*TASK OBJECTIVE*
Print out the material that follows word for word.

*PROVIDED MATERIAL*
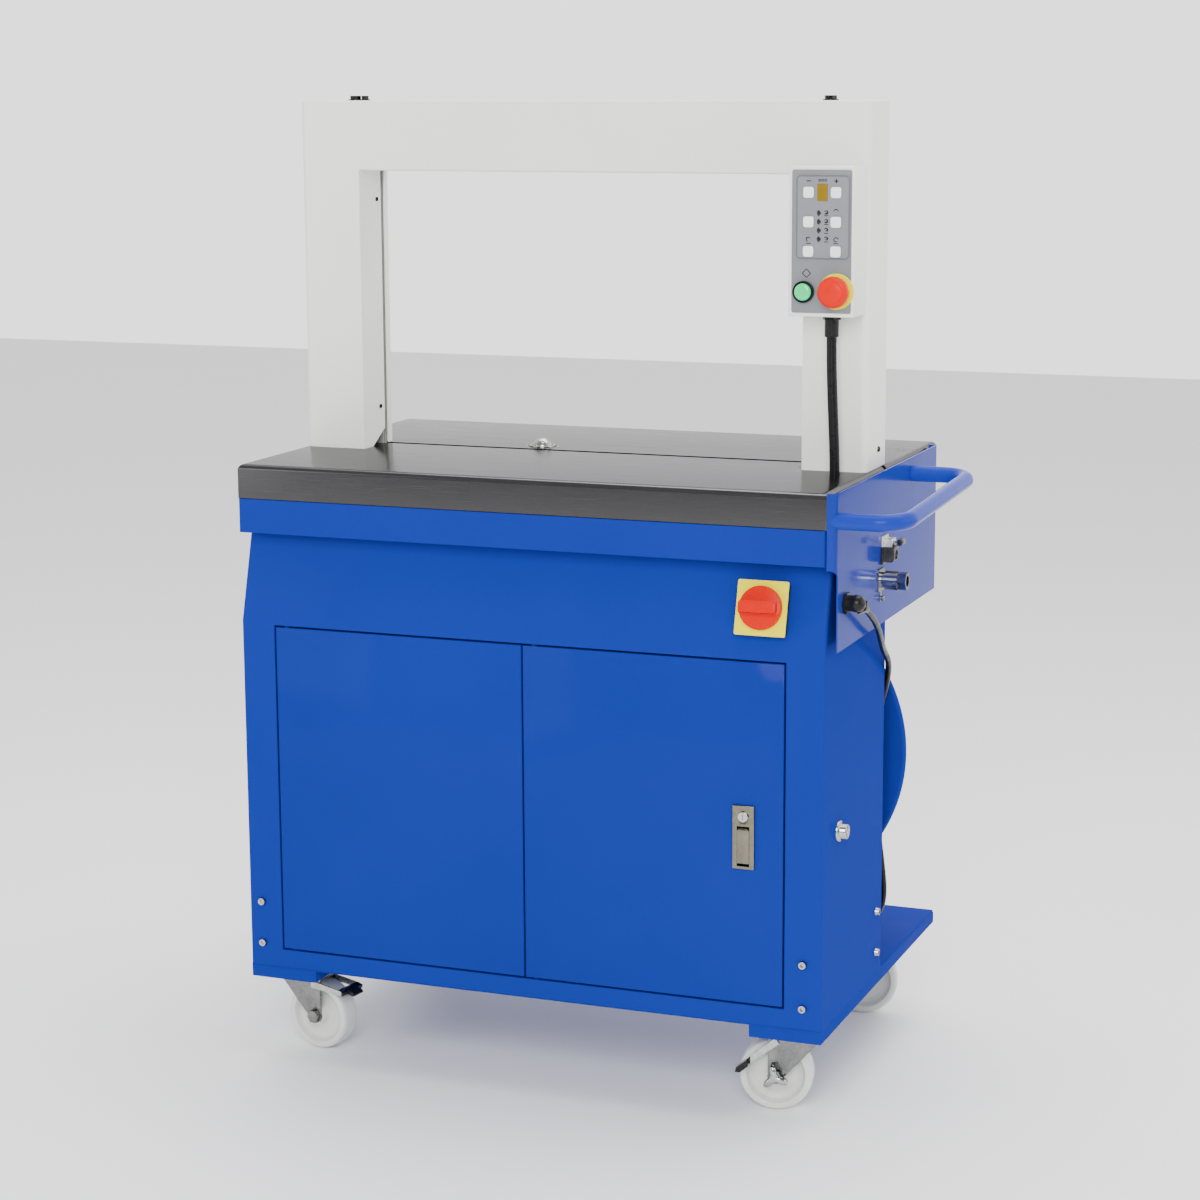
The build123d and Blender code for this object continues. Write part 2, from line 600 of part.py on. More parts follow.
def tube_along(points, radius):
    """Round tube along straight runs joined by tangent arcs."""
    radii = route_radii(points)
    spots = placed(points)
    with BuildLine():
        path = FilletPolyline(*spots, radius=radii)
    heading = Vector(*spots[1]) - Vector(*spots[0])
    with BuildSketch(Plane(origin=spots[0], z_dir=tuple(heading))) as section:
        Circle(radius)
    sweep(section.sketch, path=path)
    return path.length, radii


with BuildPart() as control_cable:
    tube_along(CONDUIT_ROUTE, CONDUIT_R)
keep(control_cable, "control_cable")

# ---------------------------------------------------------------- main switch on the fascia
SWITCH_X = 334.5
SWITCH_Z = 699.0
SWITCH_Y = FRONT + (SWITCH_Z - FASCIA_LOW) * SLOPE
TILT = radians(FASCIA_TILT)


def on_fascia(height):
    """Plane parallel to the fascia at the main switch, raised off the sheet."""
    origin = (
        ARCH_X + SWITCH_X,
        FRONT_Y + SWITCH_Y - height * cos(TILT),
        SWITCH_Z + height * sin(TILT),
    )
    return Plane(origin=origin, x_dir=(1, 0, 0), z_dir=(0, -cos(TILT), sin(TILT)))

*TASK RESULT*
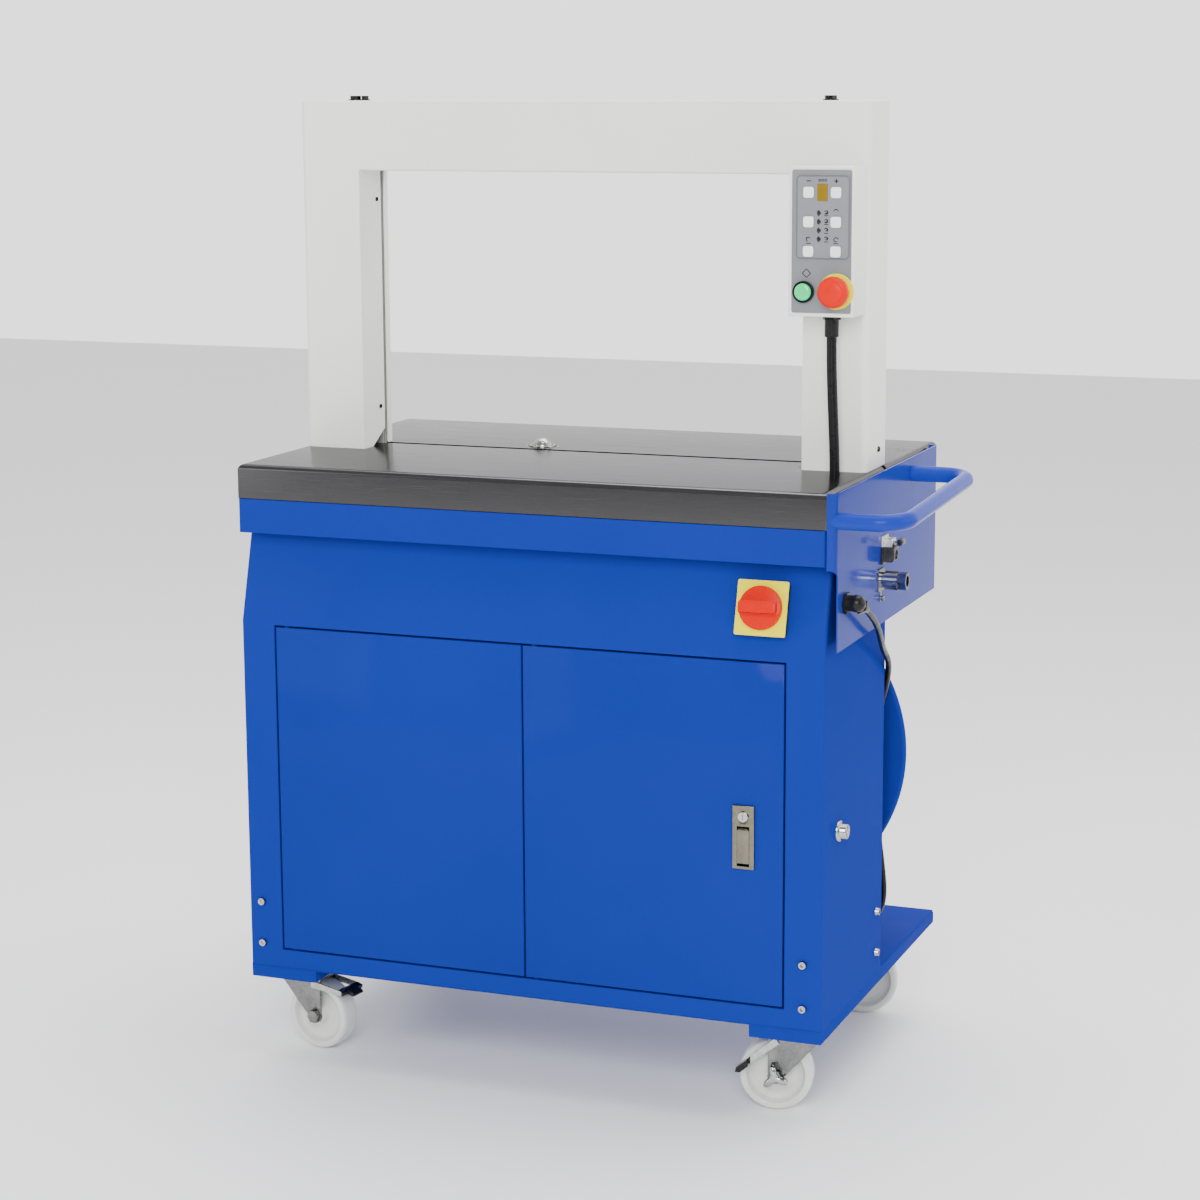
The build123d and Blender code for this object continues. Write part 2, from line 600 of part.py on. More parts follow.
def tube_along(points, radius):
    """Round tube along straight runs joined by tangent arcs."""
    radii = route_radii(points)
    spots = placed(points)
    with BuildLine():
        path = FilletPolyline(*spots, radius=radii)
    heading = Vector(*spots[1]) - Vector(*spots[0])
    with BuildSketch(Plane(origin=spots[0], z_dir=tuple(heading))) as section:
        Circle(radius)
    sweep(section.sketch, path=path)
    return path.length, radii


with BuildPart() as control_cable:
    tube_along(CONDUIT_ROUTE, CONDUIT_R)
keep(control_cable, "control_cable")

# ---------------------------------------------------------------- main switch on the fascia
SWITCH_X = 334.5
SWITCH_Z = 699.0
SWITCH_Y = FRONT + (SWITCH_Z - FASCIA_LOW) * SLOPE
TILT = radians(FASCIA_TILT)


def on_fascia(height):
    """Plane parallel to the fascia at the main switch, raised off the sheet."""
    origin = (
        ARCH_X + SWITCH_X,
        FRONT_Y + SWITCH_Y - height * cos(TILT),
        SWITCH_Z + height * sin(TILT),
    )
    return Plane(origin=origin, x_dir=(1, 0, 0), z_dir=(0, -cos(TILT), sin(TILT)))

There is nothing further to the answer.